The number of people in situations like Michelle’s is relatively small. Mother Jones previously reported that there are only 776 borrowers with spousal consolidation loans that are still being repaid or are expected to be repaid in the future—a small fraction of the 45 million borrowers with student debt. Not all of those 776 borrowers are divorced, but many report issues accessing debt-relief initiatives like the federal program that forgives the loans of people employed in public service-oriented jobs. For those who are divorced, however—and especially for borrowers who experienced abusive marriages—these loans can present particularly distressing challenges.
“This was a very unique product that was created, and the fact that you can’t separate them—I’m not aware of any other product that is designed in this way,” says Persis Yu, policy director at the Student Borrower Protection Center. “They stopped making these loans back in 2006, so these are really old loans at this point.”
Because the law that created spousal consolidation loans leaves both borrowers liable for the entire debt even after a divorce, the former spouses have to “work together in order to make payments,” Yu notes. “Domestic violence is a really big problem with these loans. These loans actually can put survivors of domestic violence in a very precarious situation.”
Michelle says the consolidated debt became a way for her ex-husband to continue to exert control over her life. The divorce decree said that Michelle would be responsible for the loans she accrued for her education prior to consolidation, while the ex-husband would be responsible for the loans he had accrued. But legally, the loans remained a single debt with a single monthly bill, and actually making the payments became a point of contention. Because Michelle was worried about the impact of delinquent debt on her credit score and her career, she felt an obligation to stay current on the payments. But to do that, she needed to interact with her ex-husband.
Michelle’s ex made only some of the payments, she tells Mother Jones. “I would call him and say, ‘Hey, the loan payment’s due. I need to come by and get the payment,’” she says. Sporadically, her ex-husband would give her a check or a money order. Other times, Michelle says, he didn’t make payments at all. “Most of the time, I would try to call, he wouldn’t answer. I would try to text, he wouldn’t answer.” In a legal filing, Michelle’s lawyers alleged that the ex-husband had stopped paying altogether as of 2017, and that in total he had only contributed approximately $1,600 toward the loan following the divorce, while Michelle had paid more than $60,000. In his own filing, Michelle’s ex denied these allegations and asserted that he had paid his portion of the debt.
Eventually, Michelle came to see the lack of cooperation as a continuation of the abuse she says she experienced during her marriage. “I figured out in the last couple years that it was a way for him to abuse, because he still held the cards,” she says. At times, her ex-husband denied ever having student debt in the first place.

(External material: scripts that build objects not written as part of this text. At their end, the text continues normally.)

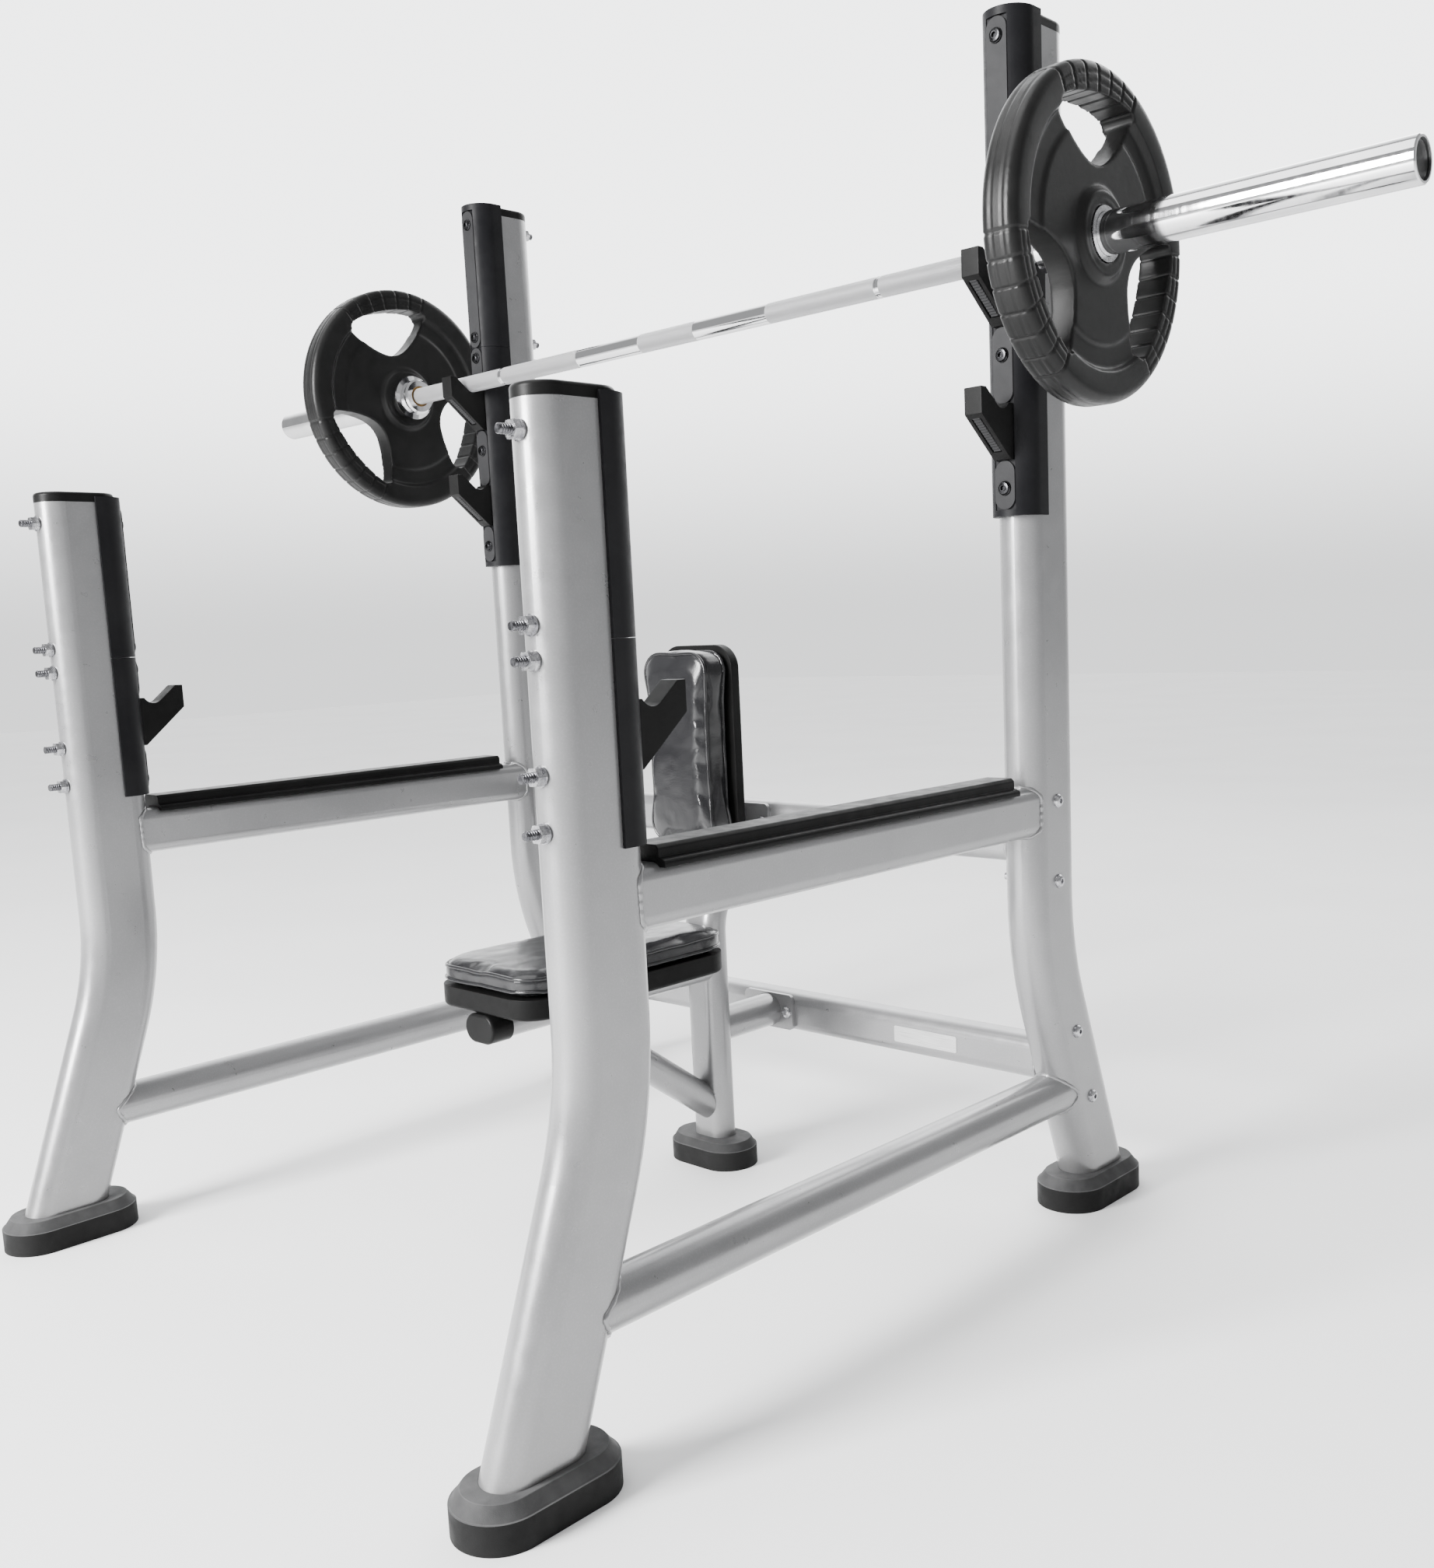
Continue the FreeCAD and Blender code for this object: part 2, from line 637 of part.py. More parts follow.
def hook_piece(name, x, y, turn, face, proud, cradle):
    """One bar hook: a rounded cup whose outer side opens at a slope up to a blunt lip.
    cradle is the height of the underside of a bar that rests in the cup."""
    body = new_body(name + "_block", x, y, 0.0, turn)
    surface = tube_reach + proud
    profile = new_sketch(body, name + "_profile", "YZ_Plane")
    cup_radius = 16.3
    cup_y = surface + 19.0
    cup_z = cradle + 16.0
    slope = math.radians(50.0)
    left_y = surface.value + 19.0 - math.sqrt(cup_radius ** 2 - 64.0)
    points = [
        (surface.value + 29.48, cradle.value + 3.51), (surface.value + 54.0, cradle.value + 24.0),
        (surface.value + 65.0, cradle.value + 24.0), (surface.value + 65.0, cradle.value - 9.0),
        (surface.value + 2.0, cradle.value - 62.0), (face.value + 0.2, cradle.value - 62.0),
        (face.value + 0.2, cradle.value + 8.0), (left_y, cradle.value + 8.0)]
    lines = []
    for first, second in zip(points, points[1:]):
        lines.append(profile.addGeometry(Part.LineSegment(
            Vector(first[0], first[1], 0), Vector(second[0], second[1], 0))))
    start_angle = math.atan2(-8.0, left_y - surface.value - 19.0) + 2 * math.pi
    cup = profile.addGeometry(Part.ArcOfCircle(
        Part.Circle(Vector(cup_y.value, cup_z.value, 0), Vector(0, 0, 1), cup_radius),
        start_angle, 2 * math.pi - slope))
    for line, following in zip(lines, lines[1:]):
        profile.addConstraint(Sketcher.Constraint("Coincident", line, 2, following, 1))
    profile.addConstraint([
        Sketcher.Constraint("Coincident", lines[-1], 2, cup, 1),
        Sketcher.Constraint("Coincident", cup, 2, lines[0], 1)])
    fix_point(profile, cup, 3, cup_y, cup_z)
    fix_radius(profile, cup, cup_radius)
    reach = cell("hook_reach")
    fix_point(profile, lines[1], 1, surface + reach - 11.0, cradle + 24.0)
    fix_point(profile, lines[2], 1, surface + reach, cradle + 24.0)
    fix_point(profile, lines[3], 1, surface + reach, cradle - 9.0)
    fix_point(profile, lines[4], 1, surface + 2.0, cradle - 62.0)
    fix_point(profile, lines[5], 1, face + 0.2, cradle - 62.0)
    fix_point(profile, lines[6], 1, face + 0.2, cradle + 8.0)
    profile.addConstraint(Sketcher.Constraint("Horizontal", lines[6]))
    index = profile.addConstraint(
        Sketcher.Constraint("DistanceX", -1, 1, lines[0], 1, points[0][0]))
    bind(profile, "Constraints[%d]" % index, surface + 29.48)
    add_pad(body, profile, cell("hook_wide"), midplane=True)

    # The sloping underside carries a shallow channel between two cheeks.
    channel = doc.addObject("Part::Box", name + "_channel")
    channel.Length = 14.0
    channel.Width = 60.0
    channel.Height = 8.0
    tilt = math.degrees(math.atan2(53.0, 63.0))
    sign = 1.0 if turn == 0.0 else -1.0
    low = Vector(x.value - 7.0 * sign, 0, 0)
    low.y = y.value + sign * (surface.value + 14.0)
    low.z = cradle.value - 62.0 + 12.0 * 53.0 / 63.0 - 3.5
    channel.Placement = Placement(low, Rotation(Vector(0, 0, 1), turn).multiply(
        Rotation(Vector(1, 0, 0), tilt)))
    doc.recompute()
    return cut_from(name, body, [channel])


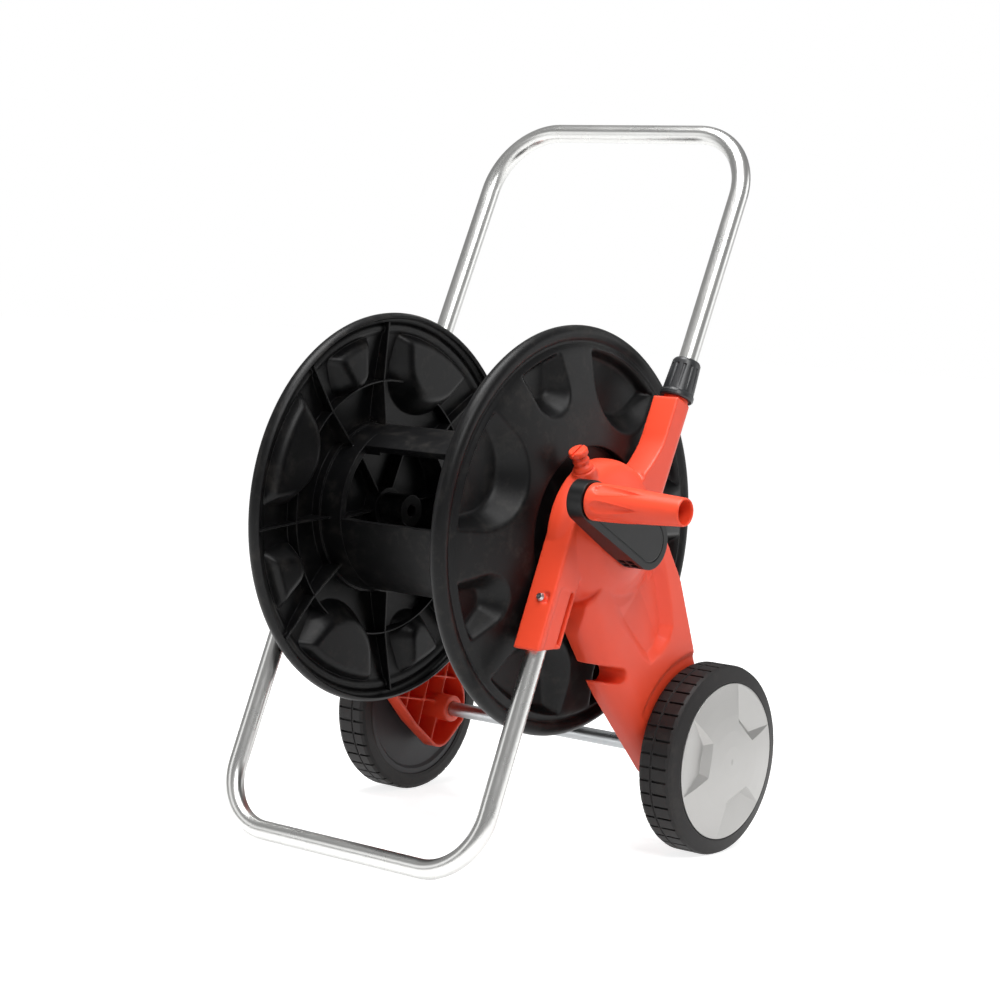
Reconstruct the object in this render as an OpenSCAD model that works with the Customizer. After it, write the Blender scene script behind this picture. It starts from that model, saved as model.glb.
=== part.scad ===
// Garden hose reel cart
// A two-wheeled cart with a crank-driven hose reel, a U-shaped stand and a telescopic handle.
// +X is the crank side, -Y the front with the stand, +Y the back with the wheels and handle, +Z up.
// The origin is the point of the floor under the middle of the reel. All sizes are millimetres.

/* [Reel] */
// Diameter of the two flanges
flange_d = 420; // [390:2:440]
// Clear width between the flange rims, where the hose winds
reel_w = 226; // [160:2:260]
// Height of the reel's axis above the floor
reel_z = 336; // [325:1:350]
// Outside diameter of the drum
drum_d = 180; // [164:2:196]
// Thickness of the drum panels and of the flange rings that carry them
drum_t = 8; // [6:0.5:10]
// Arc covered by one of the drum panels, in degrees
panel_arc = 65; // [50:1:85]
// How far a flange's hub face stands outside its rim
hub_out = 37; // [32:1:42]
// Radius of the round recess in a flange's hub face
recess_r = 89; // [84:1:91]
// Depth of that recess
recess_depth = 10; // [8:0.5:12]
// Wall thickness of the flanges
flange_wall = 3.5; // [2.5:0.25:4.5]
// Width of the rolled rim
rim_w = 16; // [12:1:20]

/* [Flange pockets] */
// Radius at which the pockets end, next to the rim
pocket_out_r = 190; // [182:1:192]
// Distance from the reel's axis to the centre of a large pocket's round tip
large_tip_at = 128; // [122:1:136]
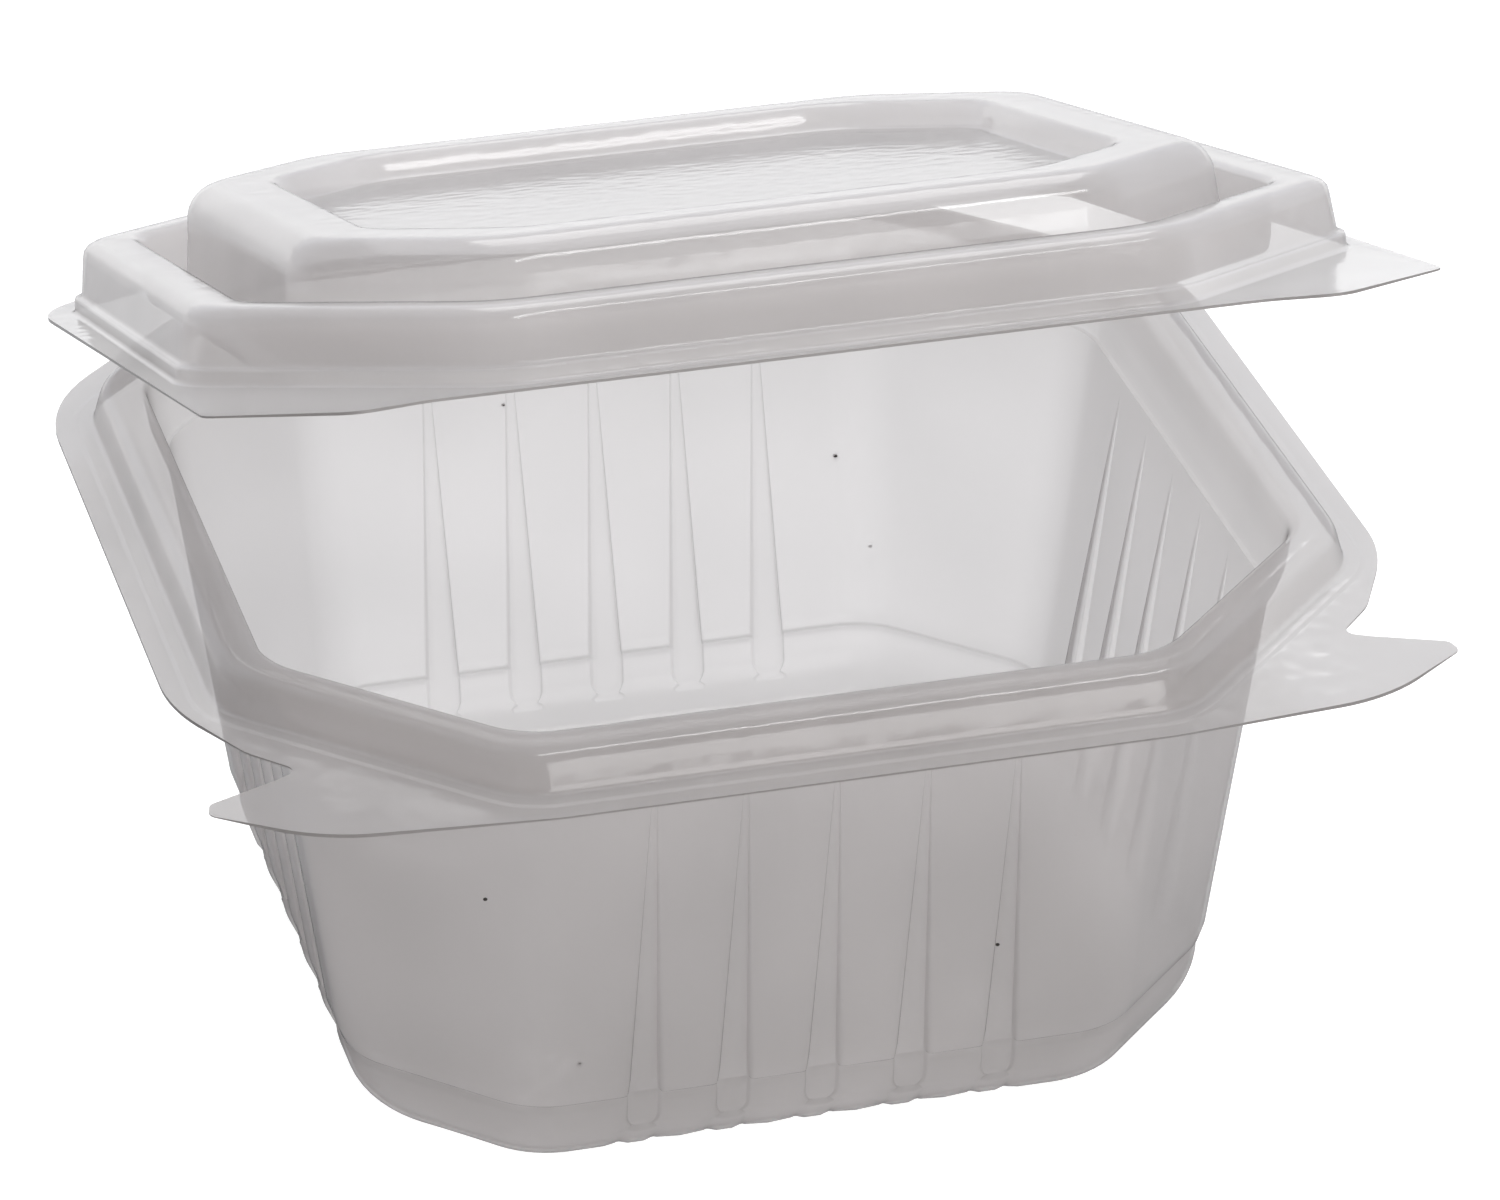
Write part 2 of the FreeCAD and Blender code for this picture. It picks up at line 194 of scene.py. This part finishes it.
def ring(half, places, cut=None):
    """Octagon with round corners as (x, y, along, wall): along is the place on a main wall, or None."""
    cut = corner_cut(half) if cut is None else cut
    reach = half - cut - RING_TURN * math.tan(math.radians(22.5))
    first = Vector((reach, -half + RING_TURN))
    last = Vector((half - RING_TURN, -reach))
    quarter = [(u, -half, u) for u in places(reach)]
    quarter += [arc_point(first, -90.0 + 45.0 * k / ARC_STEPS) for k in range(1, ARC_STEPS + 1)]
    start = Vector(quarter[-1][:2])
    end = last + RING_TURN * Vector((math.cos(math.radians(-45.0)), math.sin(math.radians(-45.0))))
    quarter += [(*start.lerp(end, k / CORNER_STEPS), None) for k in range(1, CORNER_STEPS)]
    quarter += [arc_point(last, -45.0 + 45.0 * k / ARC_STEPS) for k in range(ARC_STEPS)]
    points = []
    for wall in range(4):
        spin = Matrix.Rotation(math.radians(90.0 * wall), 2)
        for x, y, along in quarter:
            spun = spin @ Vector((x, y))
            points.append((spun.x, spun.y, along, wall))
    return points


# Flutes

def flute_share(level):
    """How far down a flute a level lies, from 0 at its tip to 1 at the step."""
    return clamp((FLUTE_TOP - level) / (FLUTE_TOP - STEP), 0.0, 1.0)


def flute_span(level):
    """Half width of a flute at a level."""
    return (FLUTE_TIP_WIDTH + (FLUTE_WIDTH - FLUTE_TIP_WIDTH) * flute_share(level)) / 2.0


def flute_end(level):
    """Share of a flute's width left at a level of its round lower end."""
    turn = FLUTE_WIDTH / 2.0
    if level >= FLUTE_FOOT + turn:
        return 1.0
    return math.sqrt(clamp(1.0 - ((FLUTE_FOOT + turn - level) / turn) ** 2, 0.0, 1.0))


def wall_line(level):
    """Half width of the sheet's inner face on the line of the main wall, carried on below the step."""
    slope = (WALL_TOP_HALF - WALL_STEP_HALF) / (WALL_TOP - STEP)
    return WALL_STEP_HALF + (level - STEP) * slope


def flute_depth(half, level):
    """How far a flute's floor lies behind the wall: on one line from the tip down, then the round end."""
    if level > FLUTE_TOP or level < FLUTE_FOOT:
        return 0.0
    sink = FLUTE_TIP_SINK + (FLUTE_SINK - FLUTE_TIP_SINK) * flute_share(level)
    depth = half - wall_line(level) + sink
    return max(depth, FLUTE_END_SINK) if level < STEP else depth


def in_flute(along, span):
    """How far into a flute a place on a wall lies, from 0 on the wall to 1 on the flute's floor."""
    if along is None or span <= 0.0:
        return 0.0
    k = clamp(round(along / FLUTE_PITCH + (FLUTES - 1) / 2.0), 0, FLUTES - 1)
    away = abs(along - flute_middle(k)) / span
    return 1.0 - smooth((away - FLUTE_BRIM) / (1.0 - FLUTE_BRIM))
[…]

“He just flat out told me, ‘Those are yours.’ He would use it to mock me. You know, ‘What are you gonna do? What are you gonna do? You’re not gonna have me anymore to run around and chase around for these loans…What are you gonna do? They’re yours.’ And just was mean. He would call me names.”
A different borrower, Catherine, told Mother Jones that her consolidated student loans also posed a significant challenge. (Catherine’s name, like Michelle’s, has been changed for this article.) Catherine ended her marriage after she learned of an ongoing investigation against her ex-husband for producing child pornography. He eventually pleaded guilty and is currently serving a lengthy prison sentence.
During the marriage, Catherine says, her ex-husband controlled both of their finances and had consolidated the couple’s student loans. He also racked up significant debts for unpaid federal taxes both during and after their marriage, according to tax liens reviewed by Mother Jones. When they were married, Catherine and her ex-husband had filed jointly, meaning that Catherine was held jointly liable for her ex-husband’s tax bills. For the taxes, Catherine said she was able to obtain relief though the IRS’s innocent spouse relief program, which ultimately released her from a significant portion of that debt. By contrast, there is no similar program for spousal consolidation loans and no method to separate the debts.
Currently, Catherine says, she makes monthly payments for both her and her ex-husband’s student loans. The Biden administration’s student loan payment pause didn’t apply to her, she says, because of the type of loan she has. Catherine pays the loans using an income-driven repayment plan, which requires that she certify her income every year. And although her loan servicer allows her to do so without providing information about her ex, Catherine found the process to be traumatic.
“It is emotionally upsetting every time,” Catherine says. “Every year when I have to go through the Income Based Repayment, I have to retell my story…to the loan servicer because they don’t read the notes. And so I have to go through the whole spiel that my ex does not have to sign anything, I don’t have to give you my ex’s income.”
“It’s just very emotional to have to relive that every single year,” Catherine adds, “just knowing I am paying this debt of the person that…harmed me.”
There is bipartisan legislation in Congress that would allow spousal consolidation loans to be separated based on the proportion originally belonging to each borrower. A spokesperson for Sen. Mark Warner (D-Va.) told Mother Jones that he and other co-sponsors “are actively engaged in conversations with our colleagues and are hopeful we can soon move the bill towards its long-overdue passage into law.” Catherine, who has a public service job, says the measure could be life-changing because it could allow her to have her debts wiped out under the public service loan forgiveness program.
The student loans are “the one thing that will haunt me, it’ll hang over my head for the rest of my life unless I can do [the] public service forgiveness program,” Catherine says.
Separating consolidated loans isn’t always as simple as dividing them up based on who initially borrowed how much, particularly for people like Michelle, who says she’s made more payments than her ex-husband has. “I have no idea how they would ever go about separating them,” Michelle says.
Still, Michelle says that getting the loans separated would offer her significant relief, both because she wouldn’t have to interact with her ex-husband and because it might make it easier to get the loans forgiven by the government. “Every time that I have to make a payment every single month, it’s a reminder that I was abused,” she says. “I fought to get out of it. And I’m still tied to it.”